Work to be completed -> Set down, in full, every record in the block.

Source data ->

◇ ◇ ◇ ◇

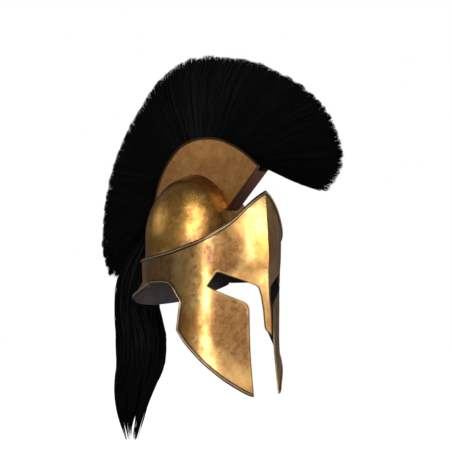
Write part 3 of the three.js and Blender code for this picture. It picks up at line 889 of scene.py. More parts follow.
class Finishes:
    """Every finish of the helmet, built once."""

    sheet_stains_and_shade = (
        StainAndShadePatch((0.040, -0.115, -0.222), (0.056, 0.055, 0.082), 1.25),  # front of the cheek
        StainAndShadePatch((0.058, -0.110, -0.120), (0.032, 0.040, 0.060), 1.15),  # painted dark reflection at the side of the brow
        StainAndShadePatch((0.03, -0.13, -0.15), (0.03, 0.03, 0.018), 0.6),  # painted shade under the brow ridge, over the eye
        StainAndShadePatch((0.09, -0.008, -0.148), (0.05, 0.058, 0.045), 1.25),  # painted dark reflection on the rear of the side, above the neck guard
        StainAndShadePatch((0.085, -0.04, -0.20), (0.05, 0.028, 0.10), 0.4),  # behind the temple
    )
    crown_painted_shade = (
        StainAndShadePatch((0.0, -0.012, 0.0), (0.034, 0.115, 0.11), 1.6),  # painted shadow of the crest on the crown, along the crest box
        StainAndShadePatch((0.0, -0.02, -0.112), (0.13, 0.13, 0.052), 1.0),  # painted shade low on the crown, where it meets the sheet
    )

    def __init__(self) -> None:
        """Makes the materials with their shared effects."""
        effects = Effects()
        self.sheet = AgedBrass("aged_brass_sheet", stains_and_shade=self.sheet_stains_and_shade).build(effects)
        self.crown = AgedBrass("aged_brass_crown", bright=(0.80, 0.455, 0.10, 1.0),
                               warm=(0.50, 0.215, 0.042, 1.0), patina=0.9,
                               stains_and_shade=self.crown_painted_shade).build(effects)
        # Lighter brass for the beads: worn bright, and partly a painted highlight along each bead.
        self.trim = AgedBrass("rubbed_and_highlit_brass_trim", bright=(0.90, 0.66, 0.38, 1.0),
                              warm=(0.70, 0.42, 0.17, 1.0), patina=0.3, dents=0.1).build(effects)
        self.box = AgedBrass("crest_box_brass", bright=(0.60, 0.29, 0.075, 1.0),
                             warm=(0.42, 0.175, 0.042, 1.0), patina=0.45, dents=0.15).build(effects)
        self.inside = DullInside("dull_inside").build(effects)
        self.bristle = BlackHair("black_bristle").build()
        self.hair = BlackHair("black_tail_hair", pale=(0.0032, 0.0029, 0.0027, 1.0), roughness=0.5).build()
        self.wood = StainedWood("stained_wood").build(effects)


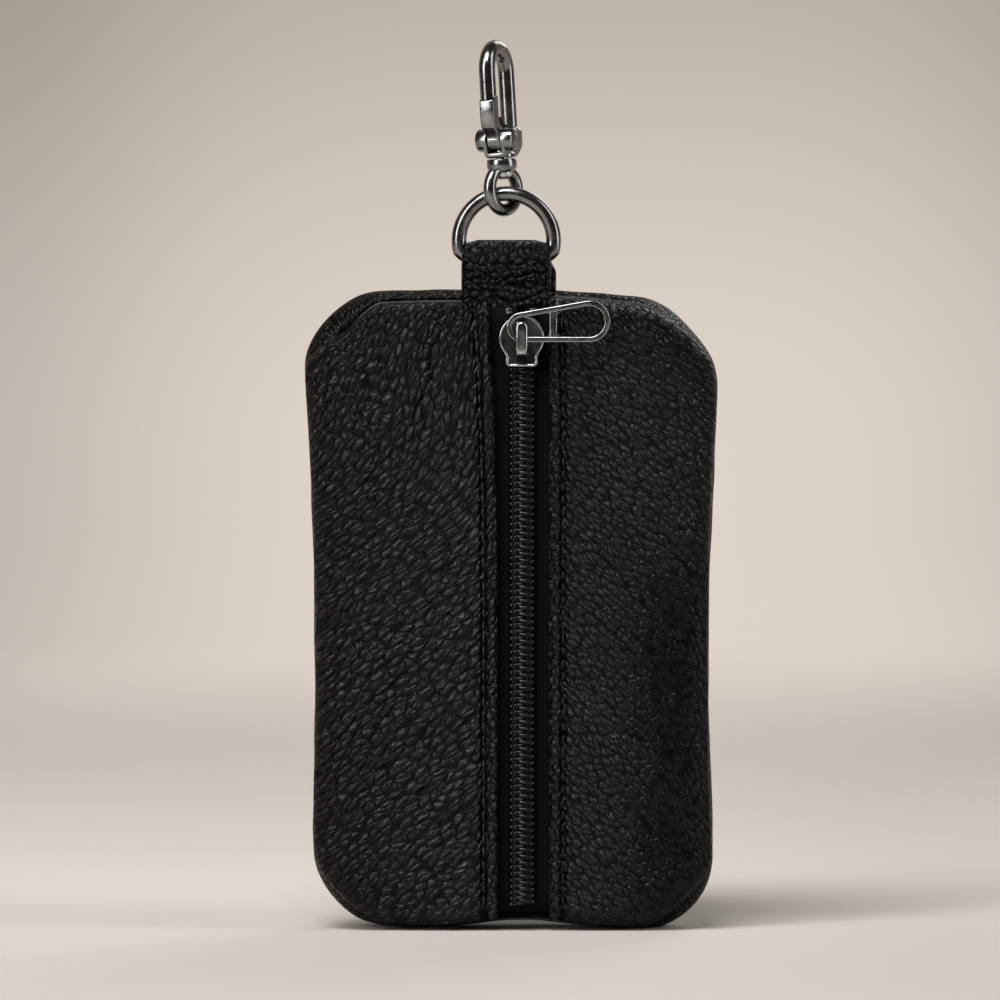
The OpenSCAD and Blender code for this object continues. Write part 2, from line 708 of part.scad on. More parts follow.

◇ ◇ ◇ ◇

Expected answer ->
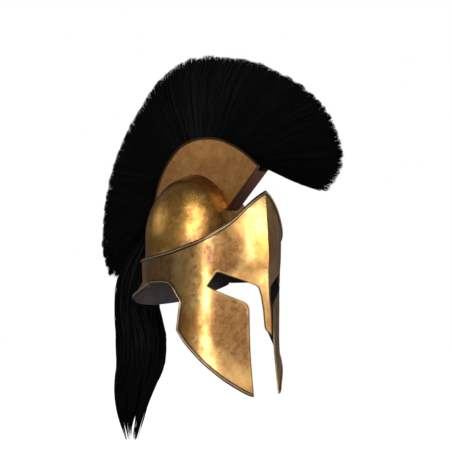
Write part 3 of the three.js and Blender code for this picture. It picks up at line 889 of scene.py. More parts follow.
class Finishes:
    """Every finish of the helmet, built once."""

    sheet_stains_and_shade = (
        StainAndShadePatch((0.040, -0.115, -0.222), (0.056, 0.055, 0.082), 1.25),  # front of the cheek
        StainAndShadePatch((0.058, -0.110, -0.120), (0.032, 0.040, 0.060), 1.15),  # painted dark reflection at the side of the brow
        StainAndShadePatch((0.03, -0.13, -0.15), (0.03, 0.03, 0.018), 0.6),  # painted shade under the brow ridge, over the eye
        StainAndShadePatch((0.09, -0.008, -0.148), (0.05, 0.058, 0.045), 1.25),  # painted dark reflection on the rear of the side, above the neck guard
        StainAndShadePatch((0.085, -0.04, -0.20), (0.05, 0.028, 0.10), 0.4),  # behind the temple
    )
    crown_painted_shade = (
        StainAndShadePatch((0.0, -0.012, 0.0), (0.034, 0.115, 0.11), 1.6),  # painted shadow of the crest on the crown, along the crest box
        StainAndShadePatch((0.0, -0.02, -0.112), (0.13, 0.13, 0.052), 1.0),  # painted shade low on the crown, where it meets the sheet
    )

    def __init__(self) -> None:
        """Makes the materials with their shared effects."""
        effects = Effects()
        self.sheet = AgedBrass("aged_brass_sheet", stains_and_shade=self.sheet_stains_and_shade).build(effects)
        self.crown = AgedBrass("aged_brass_crown", bright=(0.80, 0.455, 0.10, 1.0),
                               warm=(0.50, 0.215, 0.042, 1.0), patina=0.9,
                               stains_and_shade=self.crown_painted_shade).build(effects)
        # Lighter brass for the beads: worn bright, and partly a painted highlight along each bead.
        self.trim = AgedBrass("rubbed_and_highlit_brass_trim", bright=(0.90, 0.66, 0.38, 1.0),
                              warm=(0.70, 0.42, 0.17, 1.0), patina=0.3, dents=0.1).build(effects)
        self.box = AgedBrass("crest_box_brass", bright=(0.60, 0.29, 0.075, 1.0),
                             warm=(0.42, 0.175, 0.042, 1.0), patina=0.45, dents=0.15).build(effects)
        self.inside = DullInside("dull_inside").build(effects)
        self.bristle = BlackHair("black_bristle").build()
        self.hair = BlackHair("black_tail_hair", pale=(0.0032, 0.0029, 0.0027, 1.0), roughness=0.5).build()
        self.wood = StainedWood("stained_wood").build(effects)


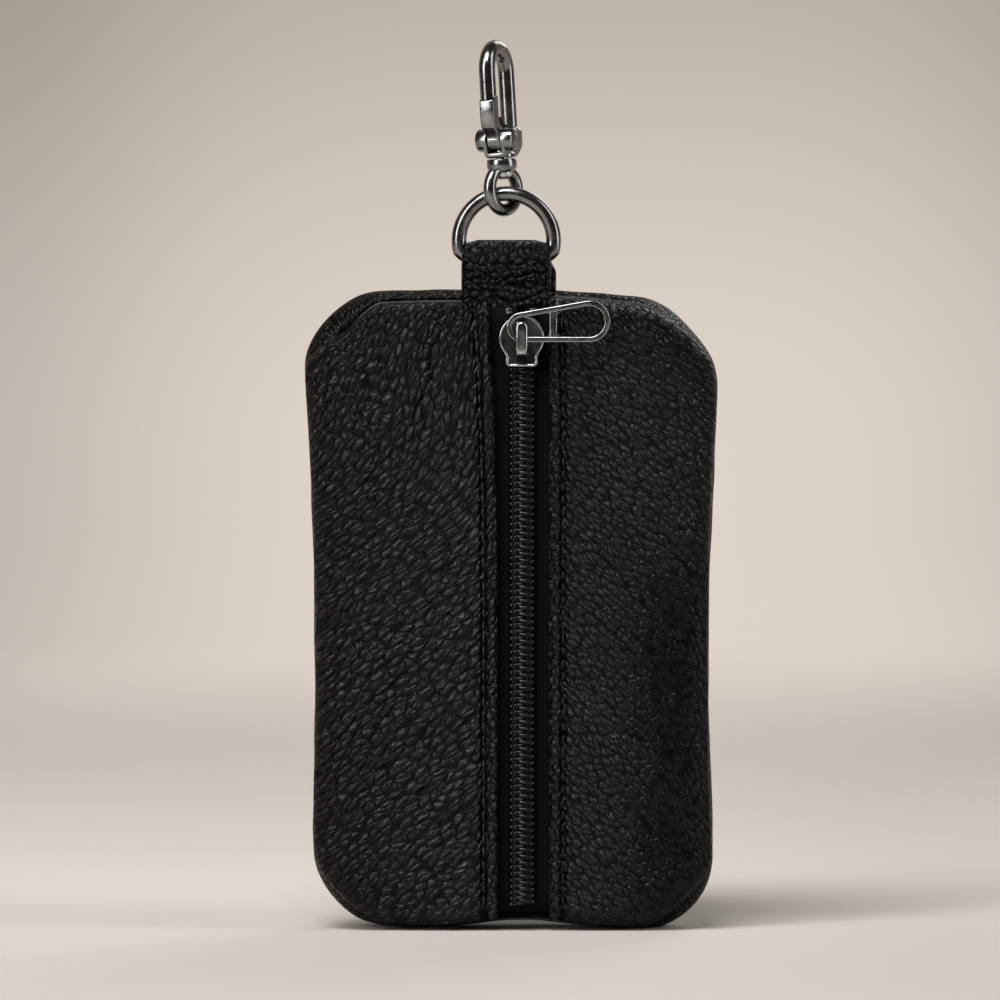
The OpenSCAD and Blender code for this object continues. Write part 2, from line 708 of part.scad on. More parts follow.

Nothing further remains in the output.